Urban farmers use wastewater to feed growing cities

Globally, urban farming is believed to produce roughly 20 per cent of the world’s food supply, with half of this food being grown using waste water. Photo/JOSEPH KANYI

Domestic and industrial effluent combined with domestic wastes in the urban watercourses of Nairobi are widely perceived as the causes of stench and disease, but not so for the thousands of urban farmers who have come to embrace the waste in urban farming, stocking grocery shops in the city with leafy vegetables, succulent oranges and large potatoes.

It is a blossoming market dominated by women from the informal settlements who transport their produce to the city centre to cash in on thousands of Nairobians who wish to buy groceries after leaving their place of work.

Food supply

Globally, urban farming is believed to produce roughly 20 per cent of the world’s food supply, with half of this food being grown using waste water, according to a 2009 survey of 53 cities conducted by the International Water Management Institute.

But in sub-Saharan Africa, urban and peri-urban farmers who depend on wastewater to grow their crops are producing 70–90 per cent of the perishable vegetables consumed in African cities.

The human and waste water contains significant nutrients for crop production that not only reduce the need for chemical fertilisers, but also increase crop yields.

Yet the health risks through microbial crop contamination, especially in foods consumed uncooked, are a reality.

Parasites and pathogens thrive in faeces, easily infecting those exposed through irrigation or consumption of unwashed produce.

Among wastewater-related infections, diarrhoeal diseases are the top cause of death among children in the developing world.

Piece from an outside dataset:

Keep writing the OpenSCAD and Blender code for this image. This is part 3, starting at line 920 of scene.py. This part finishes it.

The problem is particularly acute in sub-Saharan Africa, where there are an estimated 1.2 billion incidence of diarrhoea a year, according to World Health Organisation, leading to the deaths of some 770,000 children less than five years old.

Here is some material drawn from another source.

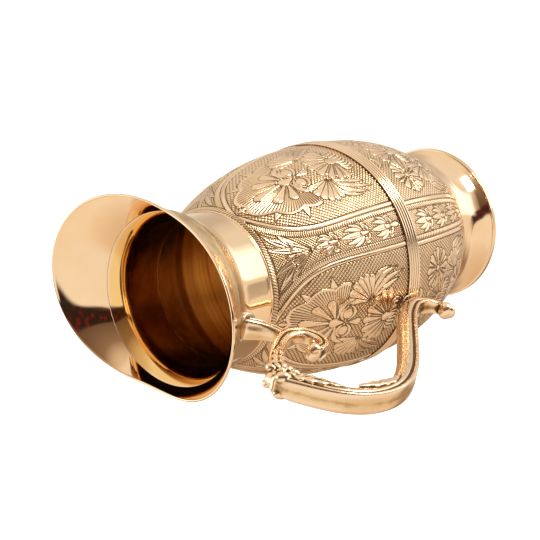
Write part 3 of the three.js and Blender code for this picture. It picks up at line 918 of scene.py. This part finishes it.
def knuckle():
    """The leafy corner between grip and scroll: round lobes on a core, with two blunt corners."""
    pieces = [
        ball(91.0, 0, 257.6, 6.6, 5.6, 5.2, 30),
        ball(87.4, 0, 260.2, 3.0, 3.8, 2.4, 20),
        ball(86.6, 0, 261.2, 1.9, 2.4, 1.6),
    ]
    for side in (-1, 1):
        pieces.append(ball(94.6, side * 4.3, 259.6, 4.2, 3.2, 3.2, 40))
        for k in range(6):
            turn = math.radians(170 + 34 * k)
            reach = 5.4 if k % 2 else 6.6
            pieces.append(ball(91 + reach * math.cos(turn), side * 4.6, 256.8 + reach * math.sin(turn),
                               3.0, 2.2, 1.9, -math.degrees(turn)))
        pieces.append(ball(90.6, side * 5.6, 256.4, 2.2, 1.7, 2.2))
        # leaf running down the grip's side, and one wrapping the scroll's back
        pieces.append(leaf([[95, side * 5.0, 255.5], [102, side * 5.7, 252], [110, side * 5.8, 246.6],
                            [118, side * 5.2, 239.5]], 3.2, 1.3))
        pieces.append(leaf([[88, side * 4.4, 255.5], [82, side * 4.8, 249], [75, side * 4.5, 240.5],
                            [69, side * 3.8, 231]], 3.0, 1.3))
    return pieces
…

“While wastewater has the potential to serve as a hitherto untapped water and nutrient source for agriculture; where treatment is limited it also has the potential to affect human health and pollute large volumes of freshwater rendering them unfit for human uses,” the study Drivers and Characteristics of Waste Water Agriculture in Developing Countries states.

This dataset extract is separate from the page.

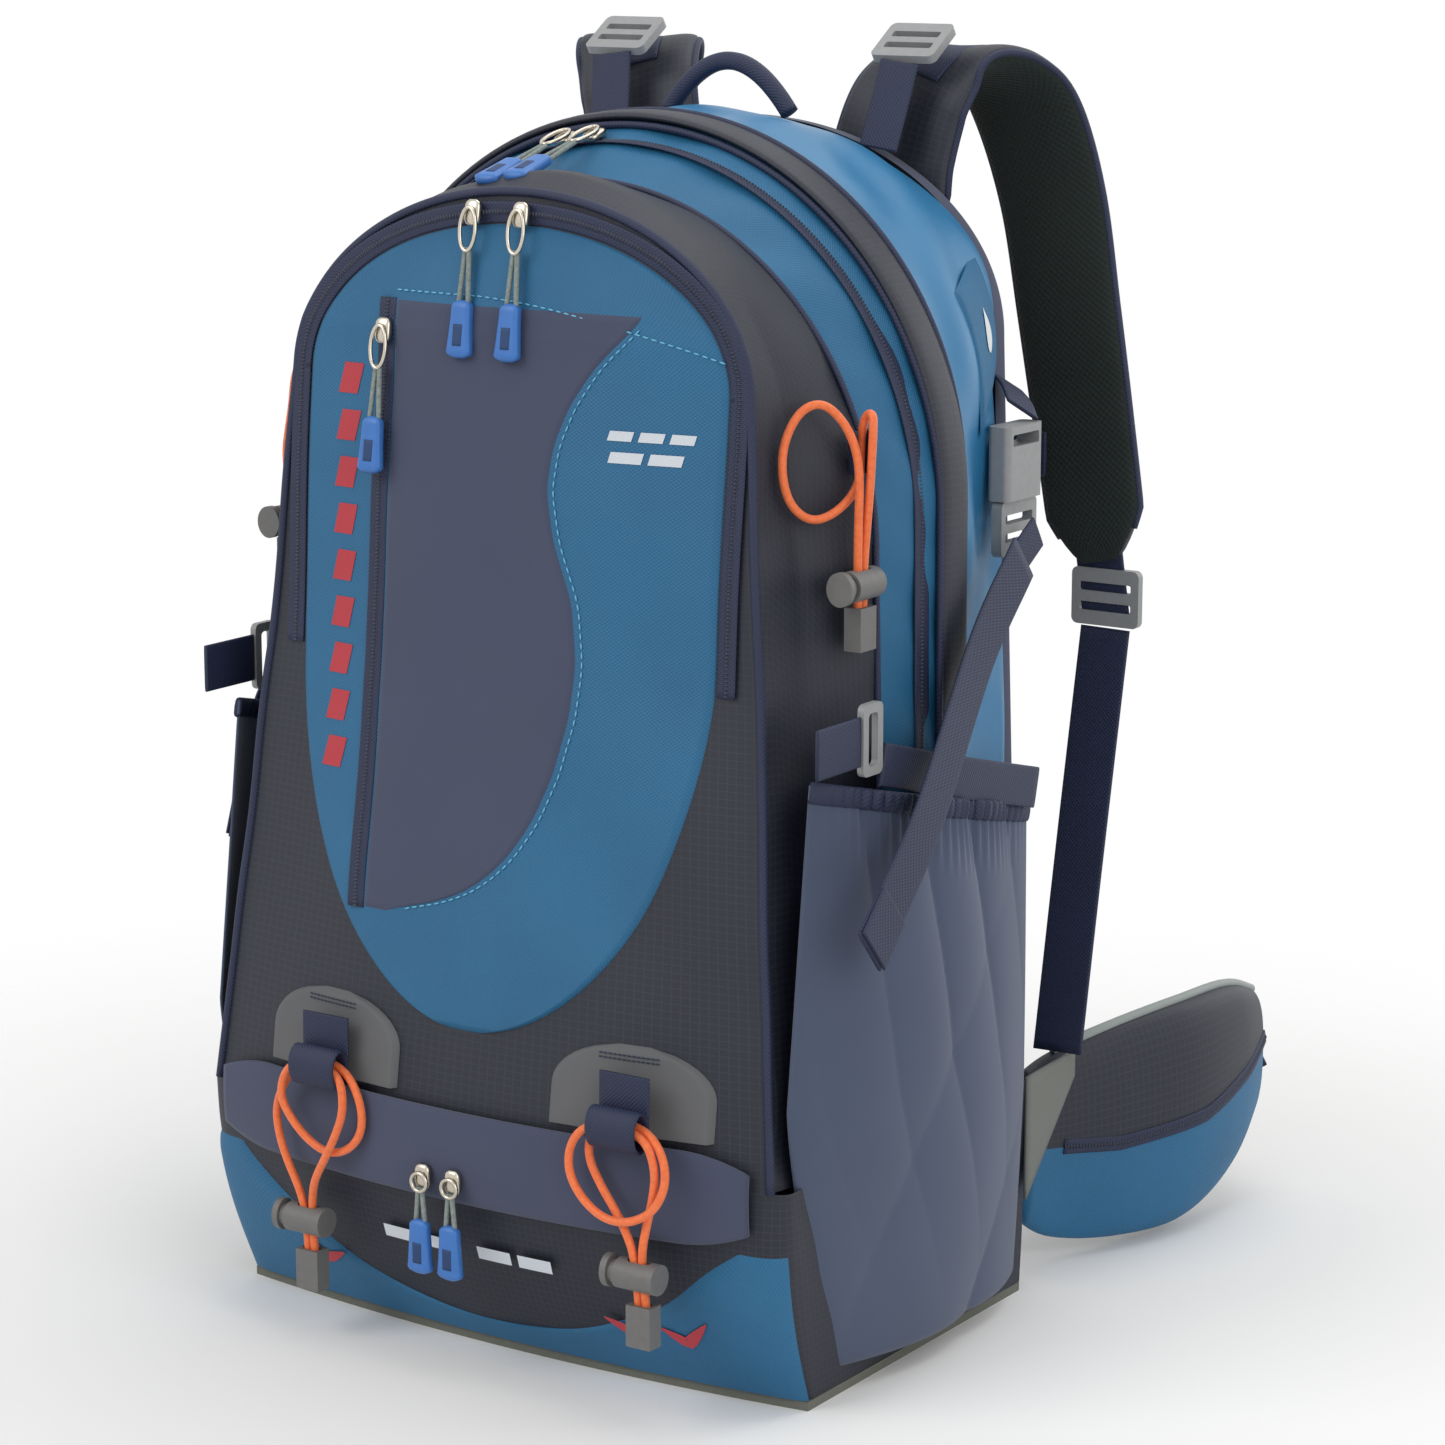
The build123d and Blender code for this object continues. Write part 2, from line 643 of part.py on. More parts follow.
for label, (place, way, _) in lock_places.items():
    front = lock_plane(place, way)
    inner_end = barrel_length / 2 - fabric - spring_length - clearance
    with BuildPart() as cord_button:
        with BuildSketch(front.offset(inner_end)):
            Circle(plunger_radius)
        extrude(amount=-(inner_end + barrel_length / 2 + button_travel + clearance))
        with BuildSketch(front.offset(inner_end)):
            Circle(spring_radius + spring_room)
        extrude(amount=-(button_travel + 2 * clearance), mode=Mode.SUBTRACT)
        with BuildSketch(front.offset(-barrel_length / 2 - button_travel - clearance)):
            Ellipse(barrel_radius + 0.6, barrel_radius - 0.4)
        extrude(amount=-3.0)
        middle = Vector(*place) + Vector(*way) * (-button_travel / 2)
        slot_length = min(strand_span + button_travel, barrel_length - fabric - spring_length - 2.5)
        with BuildSketch(Plane(origin=middle, x_dir=way, z_dir=(0, 0, 1))):
            SlotOverall(slot_length, slot_depth)
        extrude(amount=barrel_radius + 1, both=True, mode=Mode.SUBTRACT)
    save(cord_button, "cord_button_" + label)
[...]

Yet waste water treatment remains minimal in Nairobi .Damaris Kinya from Mukuru kwa Njenga slum is one of the city’s vegetable street traders.

She belongs to a street-mothers’ self- help group that is responsible for feeding the city.

Besides selling indigenous vegetables and arrowroots, she also rears pigs, local chicken and a calf at her home.

Philemona Omondi, another seller owns a small plot in Kibera, which she has used to grow amaranthis, kale and spinach for the last 20 years, employing up to 11 casual labourers during peak periods.

These are the produces she sells to the over 100, 000 residents of Kibera with the day’s remainder finding their way to the city centre streets.

Damaris and Philemona represent many other urban farmers who have invested in untreated sewage water to irrigate their vegetable crops, a practice they continue without the use of protective clothing.

In this way they are able to maintain production throughout the year, except when there is a shortage of water in Nairobi and the middle income households do not flush their toilets or throw away waste water.

A water quality policy that guides the use of waste water for irrigation has been created, with National Environment Management Authority getting the legal mandate to enforce it, but implementation still remains a pipe dream with the Authority citing difficulties in ensuring that every farmer complies with the regulations.

Stakeholders involved in urban agriculture, marketing and wastewater treatment acknowledge that an urban agriculture policy framework based around market opportunities, value addition, livelihoods, and mitigation of health risks is important not only for the wastewater sector, but also for the future viability and competitiveness of urban agriculture and livestock keeping.

“There are very cheap and affordable ways that we can use to treat waste water and make it safe for urban farming because truth be told, urban farming is here to stay. There are many urban and peri-urban dwellers in Kenya who would like to benefit by harvesting closer to their kitchens, but are not sure how to go about it and fear legal prosecution. Other countries have long embraced them and they are working for them,” says Philip Mogeni an environmentalist.

Tunisia, in drought-fraught North Africa, integrates wastewater treatment into its national water resources management strategy.

More than 62 plants treat Tunisia’s wastewater, which is then re-used to irrigate agriculture.

The treated water costs more than conventional water, but the government subsidises it to ensure that farmers can afford it.